■ What you need to do:
Reproduce the span that opens at the line containing "for vert, point" and closes at the line containing "before = set(bpy.data.objects)", both lines included, without alteration and without any other line.

■ Data block:
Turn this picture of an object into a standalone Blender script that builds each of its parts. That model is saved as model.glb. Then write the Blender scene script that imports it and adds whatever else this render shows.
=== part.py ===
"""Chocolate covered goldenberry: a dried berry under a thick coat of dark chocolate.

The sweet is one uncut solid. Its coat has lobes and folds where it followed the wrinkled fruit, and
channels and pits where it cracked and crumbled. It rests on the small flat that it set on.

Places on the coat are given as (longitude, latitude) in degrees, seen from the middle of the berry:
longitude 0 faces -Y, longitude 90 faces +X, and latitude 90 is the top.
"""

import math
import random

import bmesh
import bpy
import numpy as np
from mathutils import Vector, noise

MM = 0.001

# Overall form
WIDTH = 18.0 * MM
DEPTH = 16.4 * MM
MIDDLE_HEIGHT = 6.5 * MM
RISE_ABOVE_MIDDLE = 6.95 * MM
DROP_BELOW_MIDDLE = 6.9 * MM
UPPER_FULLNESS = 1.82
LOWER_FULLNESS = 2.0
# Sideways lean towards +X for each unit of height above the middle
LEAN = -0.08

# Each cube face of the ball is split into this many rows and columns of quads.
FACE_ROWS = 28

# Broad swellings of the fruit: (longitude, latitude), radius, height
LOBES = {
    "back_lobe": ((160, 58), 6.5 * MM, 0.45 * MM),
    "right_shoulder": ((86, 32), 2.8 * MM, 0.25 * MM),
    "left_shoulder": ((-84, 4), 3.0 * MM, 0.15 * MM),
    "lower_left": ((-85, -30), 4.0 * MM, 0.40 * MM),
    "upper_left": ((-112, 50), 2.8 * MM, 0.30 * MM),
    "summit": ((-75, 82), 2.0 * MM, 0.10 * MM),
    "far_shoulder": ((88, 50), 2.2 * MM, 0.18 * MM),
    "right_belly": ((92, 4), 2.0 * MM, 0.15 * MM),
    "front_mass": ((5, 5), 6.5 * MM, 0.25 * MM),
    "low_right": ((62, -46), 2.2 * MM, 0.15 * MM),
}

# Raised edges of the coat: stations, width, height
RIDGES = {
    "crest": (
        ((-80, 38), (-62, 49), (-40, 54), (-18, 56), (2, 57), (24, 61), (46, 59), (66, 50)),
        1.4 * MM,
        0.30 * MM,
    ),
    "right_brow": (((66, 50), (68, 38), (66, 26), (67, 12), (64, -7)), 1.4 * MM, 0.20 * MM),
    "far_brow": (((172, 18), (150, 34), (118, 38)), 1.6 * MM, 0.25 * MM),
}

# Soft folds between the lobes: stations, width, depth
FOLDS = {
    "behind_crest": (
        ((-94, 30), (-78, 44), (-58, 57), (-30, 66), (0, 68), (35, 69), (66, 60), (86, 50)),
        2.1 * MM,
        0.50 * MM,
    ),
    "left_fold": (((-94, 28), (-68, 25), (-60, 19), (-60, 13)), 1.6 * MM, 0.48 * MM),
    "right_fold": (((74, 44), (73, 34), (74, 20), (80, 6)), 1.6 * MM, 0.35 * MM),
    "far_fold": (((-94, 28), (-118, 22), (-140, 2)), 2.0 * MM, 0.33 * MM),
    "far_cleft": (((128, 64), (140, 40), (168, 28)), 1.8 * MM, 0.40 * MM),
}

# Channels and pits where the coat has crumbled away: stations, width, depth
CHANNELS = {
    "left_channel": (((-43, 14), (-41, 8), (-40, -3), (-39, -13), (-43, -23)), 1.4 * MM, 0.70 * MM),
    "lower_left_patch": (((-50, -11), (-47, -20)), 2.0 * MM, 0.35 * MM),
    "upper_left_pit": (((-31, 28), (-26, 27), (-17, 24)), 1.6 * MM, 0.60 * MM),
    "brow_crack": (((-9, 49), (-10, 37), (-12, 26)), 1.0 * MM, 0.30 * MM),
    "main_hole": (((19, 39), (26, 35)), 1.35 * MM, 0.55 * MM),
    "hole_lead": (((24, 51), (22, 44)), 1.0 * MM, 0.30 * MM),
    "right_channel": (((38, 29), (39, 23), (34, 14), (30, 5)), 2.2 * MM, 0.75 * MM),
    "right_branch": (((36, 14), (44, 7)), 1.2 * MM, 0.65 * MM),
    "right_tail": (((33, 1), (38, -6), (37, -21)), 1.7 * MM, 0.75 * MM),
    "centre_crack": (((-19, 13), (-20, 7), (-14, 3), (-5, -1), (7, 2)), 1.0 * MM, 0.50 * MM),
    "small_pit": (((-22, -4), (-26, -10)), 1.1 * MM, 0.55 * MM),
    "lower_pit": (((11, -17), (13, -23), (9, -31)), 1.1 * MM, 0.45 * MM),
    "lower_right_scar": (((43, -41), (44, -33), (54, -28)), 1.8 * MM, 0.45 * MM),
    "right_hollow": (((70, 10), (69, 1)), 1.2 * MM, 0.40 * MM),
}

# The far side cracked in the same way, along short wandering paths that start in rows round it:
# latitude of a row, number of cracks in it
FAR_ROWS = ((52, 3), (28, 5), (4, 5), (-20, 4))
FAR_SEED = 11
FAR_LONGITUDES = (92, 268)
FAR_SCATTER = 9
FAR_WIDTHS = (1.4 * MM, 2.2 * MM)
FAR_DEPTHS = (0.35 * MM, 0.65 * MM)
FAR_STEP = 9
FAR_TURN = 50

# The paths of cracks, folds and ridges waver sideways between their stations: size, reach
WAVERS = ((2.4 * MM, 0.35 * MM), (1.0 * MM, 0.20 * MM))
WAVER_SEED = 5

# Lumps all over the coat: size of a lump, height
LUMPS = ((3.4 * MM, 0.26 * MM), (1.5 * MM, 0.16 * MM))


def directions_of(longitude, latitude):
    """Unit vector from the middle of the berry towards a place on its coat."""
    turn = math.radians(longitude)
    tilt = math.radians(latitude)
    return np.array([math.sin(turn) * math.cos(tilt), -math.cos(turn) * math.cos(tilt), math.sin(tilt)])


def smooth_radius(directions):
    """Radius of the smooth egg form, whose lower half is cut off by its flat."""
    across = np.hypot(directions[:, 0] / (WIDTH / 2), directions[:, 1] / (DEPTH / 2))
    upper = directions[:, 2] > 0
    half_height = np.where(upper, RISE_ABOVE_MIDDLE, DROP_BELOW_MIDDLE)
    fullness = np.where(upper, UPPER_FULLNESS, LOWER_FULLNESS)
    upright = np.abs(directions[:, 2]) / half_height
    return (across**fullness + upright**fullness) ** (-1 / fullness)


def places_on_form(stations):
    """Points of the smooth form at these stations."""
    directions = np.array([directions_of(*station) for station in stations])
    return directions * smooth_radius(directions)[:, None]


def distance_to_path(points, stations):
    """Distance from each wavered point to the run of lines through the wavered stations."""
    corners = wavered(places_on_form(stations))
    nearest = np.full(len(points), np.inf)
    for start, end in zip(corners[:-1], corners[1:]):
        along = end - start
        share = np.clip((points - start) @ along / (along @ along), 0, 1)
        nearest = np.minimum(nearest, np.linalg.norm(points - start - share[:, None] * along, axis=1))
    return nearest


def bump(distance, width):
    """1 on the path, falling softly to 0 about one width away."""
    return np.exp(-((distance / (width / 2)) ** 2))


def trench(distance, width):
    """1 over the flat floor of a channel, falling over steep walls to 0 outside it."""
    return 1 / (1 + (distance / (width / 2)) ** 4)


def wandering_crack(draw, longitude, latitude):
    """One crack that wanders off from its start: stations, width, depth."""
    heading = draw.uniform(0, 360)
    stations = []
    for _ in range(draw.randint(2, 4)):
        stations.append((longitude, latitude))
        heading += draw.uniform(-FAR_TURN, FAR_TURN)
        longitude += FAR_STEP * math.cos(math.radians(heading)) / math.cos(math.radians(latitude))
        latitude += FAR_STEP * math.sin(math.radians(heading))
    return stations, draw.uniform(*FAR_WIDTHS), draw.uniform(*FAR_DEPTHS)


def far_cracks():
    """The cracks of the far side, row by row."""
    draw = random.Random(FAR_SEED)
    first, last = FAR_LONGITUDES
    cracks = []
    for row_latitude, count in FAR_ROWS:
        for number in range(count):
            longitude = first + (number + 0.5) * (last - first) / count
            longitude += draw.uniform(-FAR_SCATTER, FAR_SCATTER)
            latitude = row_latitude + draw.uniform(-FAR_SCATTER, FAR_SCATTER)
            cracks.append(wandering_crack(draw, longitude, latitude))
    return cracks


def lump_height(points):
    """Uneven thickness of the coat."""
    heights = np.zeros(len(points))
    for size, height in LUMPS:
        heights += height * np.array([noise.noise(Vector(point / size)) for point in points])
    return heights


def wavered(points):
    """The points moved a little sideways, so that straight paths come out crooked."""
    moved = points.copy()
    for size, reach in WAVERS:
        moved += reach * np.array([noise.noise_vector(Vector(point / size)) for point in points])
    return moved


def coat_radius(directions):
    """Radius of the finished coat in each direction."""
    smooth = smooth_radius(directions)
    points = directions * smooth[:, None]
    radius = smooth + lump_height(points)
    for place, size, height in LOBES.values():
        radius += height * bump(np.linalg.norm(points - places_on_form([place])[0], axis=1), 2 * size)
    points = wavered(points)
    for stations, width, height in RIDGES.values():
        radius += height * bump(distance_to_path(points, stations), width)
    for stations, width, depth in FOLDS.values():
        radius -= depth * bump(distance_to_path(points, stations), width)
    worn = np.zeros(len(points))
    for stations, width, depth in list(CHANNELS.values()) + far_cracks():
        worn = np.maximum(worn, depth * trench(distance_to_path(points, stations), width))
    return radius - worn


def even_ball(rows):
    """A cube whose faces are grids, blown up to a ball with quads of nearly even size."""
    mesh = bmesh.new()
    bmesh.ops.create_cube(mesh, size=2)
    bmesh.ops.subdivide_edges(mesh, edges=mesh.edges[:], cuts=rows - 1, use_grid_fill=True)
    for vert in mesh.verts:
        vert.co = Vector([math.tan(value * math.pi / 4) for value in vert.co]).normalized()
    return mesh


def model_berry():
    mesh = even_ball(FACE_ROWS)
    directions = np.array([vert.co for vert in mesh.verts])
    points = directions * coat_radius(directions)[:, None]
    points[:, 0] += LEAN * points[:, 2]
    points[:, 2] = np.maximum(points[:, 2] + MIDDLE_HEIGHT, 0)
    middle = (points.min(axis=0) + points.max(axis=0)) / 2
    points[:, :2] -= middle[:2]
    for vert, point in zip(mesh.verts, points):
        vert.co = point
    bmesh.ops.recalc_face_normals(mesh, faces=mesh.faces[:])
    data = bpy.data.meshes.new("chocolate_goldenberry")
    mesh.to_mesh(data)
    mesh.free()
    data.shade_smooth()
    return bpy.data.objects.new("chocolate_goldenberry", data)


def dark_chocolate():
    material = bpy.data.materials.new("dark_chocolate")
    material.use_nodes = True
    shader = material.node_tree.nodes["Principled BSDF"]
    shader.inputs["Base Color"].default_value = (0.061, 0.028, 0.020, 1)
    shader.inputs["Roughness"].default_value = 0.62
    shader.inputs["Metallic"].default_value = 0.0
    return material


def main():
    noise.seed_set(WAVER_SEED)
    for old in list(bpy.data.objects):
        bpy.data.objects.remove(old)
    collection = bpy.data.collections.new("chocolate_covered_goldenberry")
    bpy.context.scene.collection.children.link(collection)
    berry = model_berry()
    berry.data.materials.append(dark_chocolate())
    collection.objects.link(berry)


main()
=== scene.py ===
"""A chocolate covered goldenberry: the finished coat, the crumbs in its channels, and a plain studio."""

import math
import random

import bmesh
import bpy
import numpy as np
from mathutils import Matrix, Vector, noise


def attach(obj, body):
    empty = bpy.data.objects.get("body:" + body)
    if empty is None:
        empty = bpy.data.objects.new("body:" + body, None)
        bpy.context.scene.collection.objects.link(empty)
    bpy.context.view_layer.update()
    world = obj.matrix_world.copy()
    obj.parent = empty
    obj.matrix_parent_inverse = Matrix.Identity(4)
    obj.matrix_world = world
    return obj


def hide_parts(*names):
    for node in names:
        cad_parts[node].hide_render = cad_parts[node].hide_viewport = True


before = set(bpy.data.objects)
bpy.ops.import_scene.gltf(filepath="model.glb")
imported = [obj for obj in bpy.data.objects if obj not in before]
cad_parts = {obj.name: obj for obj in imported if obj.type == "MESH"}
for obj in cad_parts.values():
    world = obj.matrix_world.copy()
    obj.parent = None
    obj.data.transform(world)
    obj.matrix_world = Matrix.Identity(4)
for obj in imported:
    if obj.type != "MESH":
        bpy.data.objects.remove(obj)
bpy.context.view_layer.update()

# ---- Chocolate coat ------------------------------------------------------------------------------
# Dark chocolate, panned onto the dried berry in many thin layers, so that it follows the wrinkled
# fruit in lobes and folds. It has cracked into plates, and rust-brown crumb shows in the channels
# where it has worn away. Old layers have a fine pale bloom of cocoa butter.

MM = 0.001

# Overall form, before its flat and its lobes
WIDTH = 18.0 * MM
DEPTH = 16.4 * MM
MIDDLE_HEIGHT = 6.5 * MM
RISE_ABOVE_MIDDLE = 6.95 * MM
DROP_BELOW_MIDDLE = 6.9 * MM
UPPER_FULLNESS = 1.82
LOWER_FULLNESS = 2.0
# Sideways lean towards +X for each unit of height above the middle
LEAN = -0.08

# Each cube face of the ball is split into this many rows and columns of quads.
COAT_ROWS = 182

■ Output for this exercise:
    for vert, point in zip(mesh.verts, points):
        vert.co = point
    bmesh.ops.recalc_face_normals(mesh, faces=mesh.faces[:])
    data = bpy.data.meshes.new("chocolate_goldenberry")
    mesh.to_mesh(data)
    mesh.free()
    data.shade_smooth()
    return bpy.data.objects.new("chocolate_goldenberry", data)


def dark_chocolate():
    material = bpy.data.materials.new("dark_chocolate")
    material.use_nodes = True
    shader = material.node_tree.nodes["Principled BSDF"]
    shader.inputs["Base Color"].default_value = (0.061, 0.028, 0.020, 1)
    shader.inputs["Roughness"].default_value = 0.62
    shader.inputs["Metallic"].default_value = 0.0
    return material


def main():
    noise.seed_set(WAVER_SEED)
    for old in list(bpy.data.objects):
        bpy.data.objects.remove(old)
    collection = bpy.data.collections.new("chocolate_covered_goldenberry")
    bpy.context.scene.collection.children.link(collection)
    berry = model_berry()
    berry.data.materials.append(dark_chocolate())
    collection.objects.link(berry)


main()
=== scene.py ===
"""A chocolate covered goldenberry: the finished coat, the crumbs in its channels, and a plain studio."""

import math
import random

import bmesh
import bpy
import numpy as np
from mathutils import Matrix, Vector, noise


def attach(obj, body):
    empty = bpy.data.objects.get("body:" + body)
    if empty is None:
        empty = bpy.data.objects.new("body:" + body, None)
        bpy.context.scene.collection.objects.link(empty)
    bpy.context.view_layer.update()
    world = obj.matrix_world.copy()
    obj.parent = empty
    obj.matrix_parent_inverse = Matrix.Identity(4)
    obj.matrix_world = world
    return obj


def hide_parts(*names):
    for node in names:
        cad_parts[node].hide_render = cad_parts[node].hide_viewport = True


before = set(bpy.data.objects)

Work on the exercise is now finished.